From the classified perspective, we have taken on a lot as many of our colleagues have taken advantage of the separation agreements. These employees carried an enormous amount of institutional knowledge that may or may not have been transferred to their fellow co-workers. Since only about one third of the positions have been funded, that has shifted the workload up, down and across the organization. Many things are getting left undone.
One example is the Telecommunications position in Information Technology. This position may actually have been taken for granted for many years. Virginia, prior to her retirement, worked in this position and ensured that the phone on your desk works, has the features needed, can call long distance and that the billing was done, correctly.
This position was posted, the interview committee interviewed the prospective employees and then the funding was pulled for the position. Currently there are five people, including a contractor, covering all aspects of this job while job tickets for service keep growing.
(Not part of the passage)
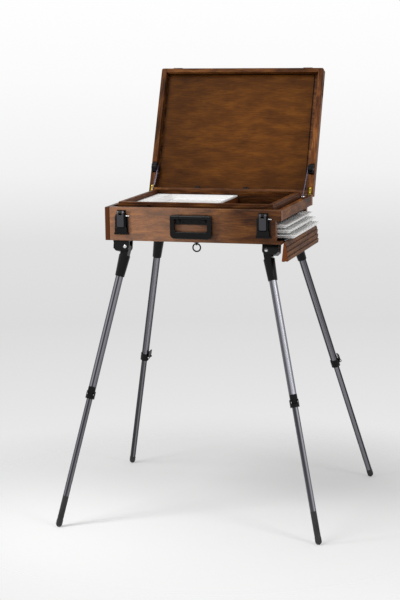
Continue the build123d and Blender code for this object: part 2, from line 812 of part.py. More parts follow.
with BuildPart() as pivot_pins:
    for leg_name in leg_places:
        leg_plane, leg_axis, leg_length = brackets[leg_name]
        with BuildSketch(Plane(origin=leg_plane.origin, z_dir=leg_axis)):
            Circle(fold_pin_radius)
        extrude(amount=cheek_out + 0.6, both=True)
    for side in sides.values():
        centre = side * latch_centre
        with BuildSketch(Plane(origin=(centre, latch_pin_y, latch_pin_z), z_dir=(1, 0, 0))):
            Circle(1.5)
        extrude(amount=lever_half + 0.2, both=True)
        side_pin = Plane(origin=(centre + cheek_near, side_pin_y, side_pin_z), z_dir=(1, 0, 0))
        with BuildSketch(side_pin):
            Circle(side_pin_radius)
        extrude(amount=12.4)
        with BuildSketch(stay_pivot_plane(side, 202.8)):
            Circle(4)
        extrude(amount=2)
        with BuildSketch(stay_pivot_plane(side, 204)):
            Circle(2)
        extrude(amount=inner_x + 6 - 204)
        with BuildSketch(stay_pivot_plane(side, 207)):
            Circle(4)
        extrude(amount=inner_x - 207)
save(pivot_pins, "pivot_pins")

neck = 21
socket_end = 75
socket_radii = (11.7, 14.3)
tube_start = 34
knuckle_end_radius = 9.8
knuckle_half = 10.7
lever_pivot = 377
lever_offset = 14.2
lever_barrel = 2.4
lever_pin_radius = 1.2
lever_pin_bore = 1.26
lever_web_half = 4.6
lever_plate_half = 9
lever_plate = (12.1, 15.3)
lever_plate_start = 372.6
lever_tip = 358
lug_span = (5, 7.4)
lug_round = 3.4


def lever_turn(name):
    """The turn about the leg that brings its x axis to where the lock lever faces."""
    heading = radians(lever_headings[name])
    return Location((0, 0, 0), (0, 0, degrees(atan2(-cos(heading), sin(heading)))))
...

This position is a level 13 position and all of the staff assigned a part of this job are in a higher pay level.
Another example, are the important positions in the Career Center. In the updated administrative budget there is funding for one position to be retained, but that breaks up this very efficient team of four. Not a big group, but one of the most effective Lane teams This team delivers career support and training in addition to providing numerous services commonly found in Enrollment and Student Financial Services. When there are no windows open or no one able to answer the phones, students visit the Career Center for help. This team has helped hundreds of students and helped them be successful professionally and academically. Now this team is targeted for a breakup.
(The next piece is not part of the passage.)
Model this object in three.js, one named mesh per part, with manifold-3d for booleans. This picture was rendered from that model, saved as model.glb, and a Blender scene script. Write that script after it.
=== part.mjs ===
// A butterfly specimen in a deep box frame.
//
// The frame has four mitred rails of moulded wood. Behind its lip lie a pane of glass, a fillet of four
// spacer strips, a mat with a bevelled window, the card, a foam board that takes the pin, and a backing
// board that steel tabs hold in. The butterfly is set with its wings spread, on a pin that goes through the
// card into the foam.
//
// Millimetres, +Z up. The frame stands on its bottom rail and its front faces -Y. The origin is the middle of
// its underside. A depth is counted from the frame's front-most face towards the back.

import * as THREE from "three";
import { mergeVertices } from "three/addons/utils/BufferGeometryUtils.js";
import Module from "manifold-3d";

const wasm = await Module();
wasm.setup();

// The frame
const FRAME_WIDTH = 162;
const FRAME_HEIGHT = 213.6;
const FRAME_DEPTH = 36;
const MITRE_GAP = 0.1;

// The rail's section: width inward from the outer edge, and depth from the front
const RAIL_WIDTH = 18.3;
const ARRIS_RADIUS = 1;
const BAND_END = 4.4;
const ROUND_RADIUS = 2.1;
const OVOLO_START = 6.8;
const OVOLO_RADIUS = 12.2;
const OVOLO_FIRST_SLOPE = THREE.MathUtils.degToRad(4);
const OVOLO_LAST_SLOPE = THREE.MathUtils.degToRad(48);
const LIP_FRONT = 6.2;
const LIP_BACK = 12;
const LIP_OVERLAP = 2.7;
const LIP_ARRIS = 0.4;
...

The deficit is real, no doubt, but we seem to have a difference of opinion on how to go about closing that gap. The majority report of the Budget Development Subcommittee tries to balance the budget while maintaining contracted staff levels, we tried to maintain programs for students, and we tried to look to the future for growing programs and ideas to help the college move forward.
We have offered you hours of testimony, documents and personal stories. You have a lot of information before you and we now look to you to make the difficult choices.